Complications-Complications-Complications (Videos Available)

Monday July 02, 2018 from 09:45 to 11:15

Room: N-117/118

326.10 Primary Sjögren Syndrome associated with mixed cryoglobulinaemia in kidney transplant patient: A case report (Video Available)

Oscar A. Calle Mafla, Spain

HOSPITAL UNIVERSITARIO REINA SOFIA

Abstract

Primary Sjögren Syndrome Associated with Mixed Cryoglobulinaemia in Kidney Transplant Patient: A Case Report

Oscar Calle Mafla1, Rosario Cabello Jabalquinto3, Maria L Agüera Morales1, Alberto Rodriguez Benot1, Victoria E Garcia Montemayor1, Maria D Navarro Cabello1, Ana Martinez Lopez2, Pedro Aljama Garcia1.

1Nephrology, Hospital universitario Reina Sofia, Cordoba, Spain; 2 Pathology, Hospital universitario Reina Sofia, Cordoba, Spain; 3Medicine, Cordoba University, Cordoba, Spain

Mixed cryoglobulinaemia syndrome (MCS) has been rarely reported after kidney transplantation. In most patients, MCS is associated with chronic hepatitis C virus (HCV) infection. Among autoimmune diseases, primary Sjögren’s syndrome (SS) is the most frequent cause of mixed cryoglobulinaemia.
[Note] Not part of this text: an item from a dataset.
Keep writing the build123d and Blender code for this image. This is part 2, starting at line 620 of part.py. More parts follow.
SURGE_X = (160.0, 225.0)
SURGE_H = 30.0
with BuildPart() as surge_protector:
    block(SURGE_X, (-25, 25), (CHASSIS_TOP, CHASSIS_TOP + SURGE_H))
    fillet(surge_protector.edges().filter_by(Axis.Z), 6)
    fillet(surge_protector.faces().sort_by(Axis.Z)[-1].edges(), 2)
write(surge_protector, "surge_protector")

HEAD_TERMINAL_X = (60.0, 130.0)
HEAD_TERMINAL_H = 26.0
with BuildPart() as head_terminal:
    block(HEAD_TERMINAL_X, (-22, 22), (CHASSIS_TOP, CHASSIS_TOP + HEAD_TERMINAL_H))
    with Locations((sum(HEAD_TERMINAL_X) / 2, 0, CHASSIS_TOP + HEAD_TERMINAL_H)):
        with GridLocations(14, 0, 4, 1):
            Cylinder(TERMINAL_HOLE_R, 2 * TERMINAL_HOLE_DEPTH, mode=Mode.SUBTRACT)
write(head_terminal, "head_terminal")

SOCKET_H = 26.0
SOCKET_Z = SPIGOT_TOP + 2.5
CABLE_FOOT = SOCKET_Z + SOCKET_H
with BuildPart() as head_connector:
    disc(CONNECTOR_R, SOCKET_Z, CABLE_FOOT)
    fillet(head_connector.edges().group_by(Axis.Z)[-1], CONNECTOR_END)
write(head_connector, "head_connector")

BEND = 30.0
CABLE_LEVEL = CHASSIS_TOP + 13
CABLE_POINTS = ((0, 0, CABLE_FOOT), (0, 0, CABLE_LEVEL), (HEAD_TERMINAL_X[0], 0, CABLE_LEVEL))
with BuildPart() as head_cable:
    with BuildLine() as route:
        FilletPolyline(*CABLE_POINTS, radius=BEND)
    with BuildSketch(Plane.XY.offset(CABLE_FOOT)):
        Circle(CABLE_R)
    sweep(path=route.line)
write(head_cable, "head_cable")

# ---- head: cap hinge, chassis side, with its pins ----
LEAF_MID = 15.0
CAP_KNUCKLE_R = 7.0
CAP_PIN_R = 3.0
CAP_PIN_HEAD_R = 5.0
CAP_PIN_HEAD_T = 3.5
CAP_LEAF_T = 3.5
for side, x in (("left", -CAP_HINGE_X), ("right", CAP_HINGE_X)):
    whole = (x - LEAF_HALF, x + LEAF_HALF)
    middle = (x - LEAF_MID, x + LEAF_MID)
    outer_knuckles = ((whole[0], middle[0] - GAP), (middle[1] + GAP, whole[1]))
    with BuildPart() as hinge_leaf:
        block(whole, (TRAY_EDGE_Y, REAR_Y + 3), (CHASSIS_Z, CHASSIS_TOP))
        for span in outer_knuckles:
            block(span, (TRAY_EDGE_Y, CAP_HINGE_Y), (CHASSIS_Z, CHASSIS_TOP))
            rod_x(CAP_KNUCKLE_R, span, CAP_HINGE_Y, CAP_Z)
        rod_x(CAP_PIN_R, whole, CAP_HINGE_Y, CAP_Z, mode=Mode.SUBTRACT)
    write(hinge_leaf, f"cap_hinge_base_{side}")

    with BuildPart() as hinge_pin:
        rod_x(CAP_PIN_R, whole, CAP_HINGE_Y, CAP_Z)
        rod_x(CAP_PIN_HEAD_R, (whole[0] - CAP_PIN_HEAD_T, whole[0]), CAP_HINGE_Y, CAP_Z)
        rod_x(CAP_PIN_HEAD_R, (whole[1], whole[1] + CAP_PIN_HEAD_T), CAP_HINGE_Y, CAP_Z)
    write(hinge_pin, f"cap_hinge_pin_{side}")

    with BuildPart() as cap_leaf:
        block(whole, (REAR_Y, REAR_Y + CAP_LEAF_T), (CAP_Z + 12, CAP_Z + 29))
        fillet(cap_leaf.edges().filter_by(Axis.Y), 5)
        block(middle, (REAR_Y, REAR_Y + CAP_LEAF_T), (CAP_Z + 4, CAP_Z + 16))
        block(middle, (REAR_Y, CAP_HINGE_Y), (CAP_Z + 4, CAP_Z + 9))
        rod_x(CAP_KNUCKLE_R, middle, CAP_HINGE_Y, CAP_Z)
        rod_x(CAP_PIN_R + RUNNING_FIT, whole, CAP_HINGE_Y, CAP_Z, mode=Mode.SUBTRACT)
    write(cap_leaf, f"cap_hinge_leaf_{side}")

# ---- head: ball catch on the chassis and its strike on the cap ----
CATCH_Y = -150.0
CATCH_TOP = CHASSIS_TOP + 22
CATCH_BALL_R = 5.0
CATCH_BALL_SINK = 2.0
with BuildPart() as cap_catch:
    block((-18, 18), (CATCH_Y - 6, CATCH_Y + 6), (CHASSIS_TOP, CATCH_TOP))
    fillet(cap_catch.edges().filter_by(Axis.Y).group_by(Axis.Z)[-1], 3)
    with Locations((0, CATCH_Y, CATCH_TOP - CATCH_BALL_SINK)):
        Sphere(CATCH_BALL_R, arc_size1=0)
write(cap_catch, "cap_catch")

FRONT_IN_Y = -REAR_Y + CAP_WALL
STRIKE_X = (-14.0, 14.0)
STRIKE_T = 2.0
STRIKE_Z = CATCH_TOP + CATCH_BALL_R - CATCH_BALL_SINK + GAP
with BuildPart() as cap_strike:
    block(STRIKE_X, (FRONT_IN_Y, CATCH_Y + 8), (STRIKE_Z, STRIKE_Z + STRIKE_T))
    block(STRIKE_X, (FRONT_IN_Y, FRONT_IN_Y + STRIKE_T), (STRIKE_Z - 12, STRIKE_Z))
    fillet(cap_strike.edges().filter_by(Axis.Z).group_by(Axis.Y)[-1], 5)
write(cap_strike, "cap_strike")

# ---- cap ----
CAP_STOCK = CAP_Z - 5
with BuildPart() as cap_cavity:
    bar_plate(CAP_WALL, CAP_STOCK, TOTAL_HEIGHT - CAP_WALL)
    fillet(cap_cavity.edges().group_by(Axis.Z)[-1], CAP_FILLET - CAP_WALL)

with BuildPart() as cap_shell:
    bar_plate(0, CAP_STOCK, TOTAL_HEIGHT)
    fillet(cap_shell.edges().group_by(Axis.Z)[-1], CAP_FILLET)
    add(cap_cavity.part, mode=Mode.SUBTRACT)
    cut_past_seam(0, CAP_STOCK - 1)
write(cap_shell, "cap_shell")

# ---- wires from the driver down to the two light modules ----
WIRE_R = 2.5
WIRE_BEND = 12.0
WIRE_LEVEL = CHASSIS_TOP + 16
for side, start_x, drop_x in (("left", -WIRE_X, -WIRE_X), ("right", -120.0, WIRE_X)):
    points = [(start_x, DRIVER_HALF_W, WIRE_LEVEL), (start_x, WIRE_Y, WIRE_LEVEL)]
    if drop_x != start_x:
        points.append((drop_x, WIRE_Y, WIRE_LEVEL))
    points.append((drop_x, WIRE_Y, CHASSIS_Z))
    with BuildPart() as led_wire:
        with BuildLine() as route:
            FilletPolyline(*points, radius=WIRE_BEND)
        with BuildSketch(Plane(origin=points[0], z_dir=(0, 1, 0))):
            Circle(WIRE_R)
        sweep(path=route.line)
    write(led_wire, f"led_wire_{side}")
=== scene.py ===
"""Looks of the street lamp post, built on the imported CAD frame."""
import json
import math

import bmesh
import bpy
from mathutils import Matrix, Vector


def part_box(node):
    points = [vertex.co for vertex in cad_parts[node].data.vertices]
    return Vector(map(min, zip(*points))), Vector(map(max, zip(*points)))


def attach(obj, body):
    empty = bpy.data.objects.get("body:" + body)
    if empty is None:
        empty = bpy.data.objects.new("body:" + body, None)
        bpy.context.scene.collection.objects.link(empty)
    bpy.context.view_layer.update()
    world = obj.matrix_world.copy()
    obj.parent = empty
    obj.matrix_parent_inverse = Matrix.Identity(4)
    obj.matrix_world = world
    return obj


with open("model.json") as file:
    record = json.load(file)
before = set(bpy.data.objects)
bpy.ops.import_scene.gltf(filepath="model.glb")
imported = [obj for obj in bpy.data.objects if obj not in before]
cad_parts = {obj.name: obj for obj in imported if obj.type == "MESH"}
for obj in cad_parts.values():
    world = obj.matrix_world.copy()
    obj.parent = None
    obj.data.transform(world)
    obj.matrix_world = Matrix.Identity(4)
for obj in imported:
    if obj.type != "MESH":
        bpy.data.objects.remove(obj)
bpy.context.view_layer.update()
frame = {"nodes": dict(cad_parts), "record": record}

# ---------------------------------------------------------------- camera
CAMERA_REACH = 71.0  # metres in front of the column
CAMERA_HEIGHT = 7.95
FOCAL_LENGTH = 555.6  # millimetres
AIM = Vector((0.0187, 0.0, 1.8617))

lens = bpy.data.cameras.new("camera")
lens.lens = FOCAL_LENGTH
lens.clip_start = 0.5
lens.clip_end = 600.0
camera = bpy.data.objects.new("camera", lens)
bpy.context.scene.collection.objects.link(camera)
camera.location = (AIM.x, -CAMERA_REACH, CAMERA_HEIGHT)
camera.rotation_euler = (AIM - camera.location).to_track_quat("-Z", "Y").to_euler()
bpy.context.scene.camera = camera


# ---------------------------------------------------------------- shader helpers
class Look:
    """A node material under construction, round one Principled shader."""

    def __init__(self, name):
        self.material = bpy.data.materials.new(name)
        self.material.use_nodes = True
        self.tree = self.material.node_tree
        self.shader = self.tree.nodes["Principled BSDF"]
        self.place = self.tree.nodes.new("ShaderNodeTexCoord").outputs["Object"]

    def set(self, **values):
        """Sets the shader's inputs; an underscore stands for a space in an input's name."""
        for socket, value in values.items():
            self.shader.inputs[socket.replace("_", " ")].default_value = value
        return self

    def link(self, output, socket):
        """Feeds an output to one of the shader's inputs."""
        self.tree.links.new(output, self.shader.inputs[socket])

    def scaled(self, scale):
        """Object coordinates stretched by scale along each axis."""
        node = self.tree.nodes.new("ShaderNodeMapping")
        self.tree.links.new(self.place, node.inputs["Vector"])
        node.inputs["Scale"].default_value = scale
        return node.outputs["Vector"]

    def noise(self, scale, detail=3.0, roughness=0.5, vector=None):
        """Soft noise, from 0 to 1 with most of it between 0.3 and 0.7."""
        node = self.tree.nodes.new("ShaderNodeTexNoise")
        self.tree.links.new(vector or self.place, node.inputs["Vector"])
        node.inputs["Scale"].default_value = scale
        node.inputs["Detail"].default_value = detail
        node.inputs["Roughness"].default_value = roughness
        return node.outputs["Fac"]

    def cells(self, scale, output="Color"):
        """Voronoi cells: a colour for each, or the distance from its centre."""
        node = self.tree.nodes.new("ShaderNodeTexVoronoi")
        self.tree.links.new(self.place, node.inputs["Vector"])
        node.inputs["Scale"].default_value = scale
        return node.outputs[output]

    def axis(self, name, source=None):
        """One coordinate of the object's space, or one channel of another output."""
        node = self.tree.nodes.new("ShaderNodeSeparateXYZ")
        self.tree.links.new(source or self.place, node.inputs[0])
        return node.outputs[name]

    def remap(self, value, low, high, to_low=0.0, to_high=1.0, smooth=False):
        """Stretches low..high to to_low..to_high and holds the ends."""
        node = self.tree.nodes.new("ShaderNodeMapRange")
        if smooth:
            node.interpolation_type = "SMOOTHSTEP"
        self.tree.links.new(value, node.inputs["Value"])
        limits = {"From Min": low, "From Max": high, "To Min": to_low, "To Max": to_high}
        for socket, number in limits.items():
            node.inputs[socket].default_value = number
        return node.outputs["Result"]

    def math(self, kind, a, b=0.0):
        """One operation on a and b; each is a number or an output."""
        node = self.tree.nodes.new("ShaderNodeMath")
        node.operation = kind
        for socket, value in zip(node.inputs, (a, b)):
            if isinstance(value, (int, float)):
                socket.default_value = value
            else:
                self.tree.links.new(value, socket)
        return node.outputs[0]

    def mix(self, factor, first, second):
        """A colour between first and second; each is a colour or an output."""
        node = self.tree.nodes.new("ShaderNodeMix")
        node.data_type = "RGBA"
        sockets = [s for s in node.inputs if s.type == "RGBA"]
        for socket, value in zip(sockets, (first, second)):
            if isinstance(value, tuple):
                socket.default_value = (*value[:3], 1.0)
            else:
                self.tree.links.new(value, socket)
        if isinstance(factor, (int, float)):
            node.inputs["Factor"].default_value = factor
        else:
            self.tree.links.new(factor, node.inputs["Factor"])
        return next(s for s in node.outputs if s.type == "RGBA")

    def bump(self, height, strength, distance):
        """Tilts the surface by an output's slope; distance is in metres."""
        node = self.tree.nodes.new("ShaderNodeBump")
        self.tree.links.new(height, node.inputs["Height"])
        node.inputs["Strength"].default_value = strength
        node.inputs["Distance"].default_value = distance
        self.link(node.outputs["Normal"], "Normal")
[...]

Between 5 and 28% of patients with primary SS are seropositive for cryoglobulin.
A 59-year-old Spanish man, diagnosed of primary Sjögren´s syndrome for > 10 years with end-stage renal disease secondary to chronic tubulointerstitial nephritis, diagnosed by kidney biopsy, received a kidney graft in April of 2017 from a standard-criteria donor. In the first 24 hours after transplantation, he developed alveolar haemorrhage. Treatment with ventilation support, empirical antibiotherapy and bolus of steroids was satisfactory. At hospital discharge, good kidney graft function and creatinine of 1 mg / dL.
At 2-months post grafting he developed progressive decline of the allograft kidney function, creatinine 3.2 mg/dl, without clinical symptoms. Blood test showed low levels of C4 7.9 mg/dl, IgG 2910 mg/dl and rheumatoid factor 157. Serum cryoglobulins, previously negative, became positive at this moment.
It was performed a kidney biopsy. Its study with optical microscope and immunofluorescence suggested acute allograft rejection mediated by T cells, mild to moderate intensity, as well as vascular involvement in one vessel (fibrinoid necrosis) and isolated glomerular microthrombus without evidence of humoral component (figure 1 and figure 2).  The features of kidney biopsy, skin purpura and the blood test values made diagnose mixed cryoglobulinemic vasculitis. There was no response to high-dose steroid therapy, needing dialysis. After that, the patient was treated satisfactorily with 9 sessions of plasmapheresis but 10 days after the last session, cryoglobulins rebound. Rituximab and other B-cell-depleting therapies have to be reserved for refractory states. After treatment with rituximab, the allograft kidney function became better, with negative cryoglobulins and without needing dialysis.
Cryoglobulinemic vasculitis HCV related treated with rituximab generally produce favourable outcomes. A few studies suggest that renal and immunologic responses are better in the treatment with rituximab plus corticosteroids, with lower levels of corticosteroids in the maintenance. The long-term efficacy of cryoglobulinemic vasculitis treatment remains uncertain in patients with SS.
Cases with SS and kidney transplantation can develop decline of the allograft kidney function caused by cryoglobulins. Because of this, it is important to include MCS on the differential diagnosis of renal graft impairment in these patients.